Overall, the book contributes to the discussion of return experiences that underscores the two-way dynamics occurring from both ends of the migration pathway. It opens the discourse of precarity that aging migrants are facing themselves in due to the uncertain global socio-economic and political developments. What the book enables is the imagining of future lives of migrants where home is not fixed, and how migrants negotiate their sense of home, belonging, and return in the era of ‘precarious modernity’ (p. 132).

Commission on Filipinos Overseas (n.d.) http://www.cfo.gov.ph/15-aboutcfo/programs-and-projects/2997-about-the-d..., accessed 31 January 2018.
Ortega, Arnisson Andre (2016) Neoliberalizing Spaces in the Philippines. Suburbanization, Transnational Migration, and Dispossession. Lanham, MD: Lexington Books.

[1] Robyn Magalit Rodriguez, Migrants for Export: How the Philippine State Brokers Labor to the World, Minneapolis: University of Minnesota Press, 2010.
[2] Specific program interventions include the ‘Business advisory circle’, ‘Diaspora investment’, ‘Diaspora philanthropy or Lingkod sa Kapwa Pilipino (LINKAPIL)’. The BaLinkBayan (a means to connect Filipino individuals and communities to the Philippines through the Diaspora to Development program) also offers options for Filipino migrants, overseas Filipino workers and retirees to invest in entrepreneurial activities in the country.
3] Filomeno V. Aguilar Jr., Migration Revolution. Philippine Nationhood and Class Relations in a Globalized Age, Quezon City: Ateneo de Manila Press, 2014.
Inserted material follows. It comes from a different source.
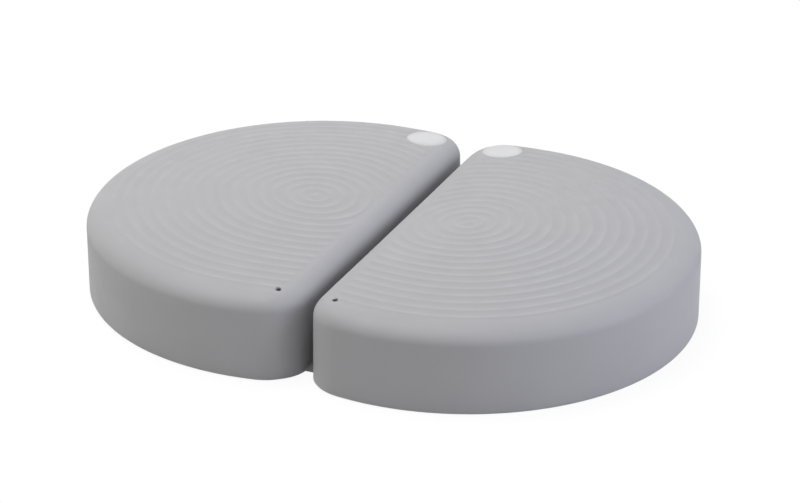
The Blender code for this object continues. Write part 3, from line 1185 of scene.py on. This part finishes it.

[4] Yen Le Espiritu, Homebound. Filipino American Lives across Cultures, Communities and Countries, Quezon City: Ateneo de Manila Press, 2008, 7.
[5] Filomeno Aguilar, Labour migration and ties of relatedness: Diasporic houses and investments in memory in a rural Philippine village, Thesis Eleven 98(1), 2009: 88-114.
[6] Setha Low, Behind the Gates: Life, Security, and the Pursuit of Happiness in Fortress America, London and New York: Routledge, 2003.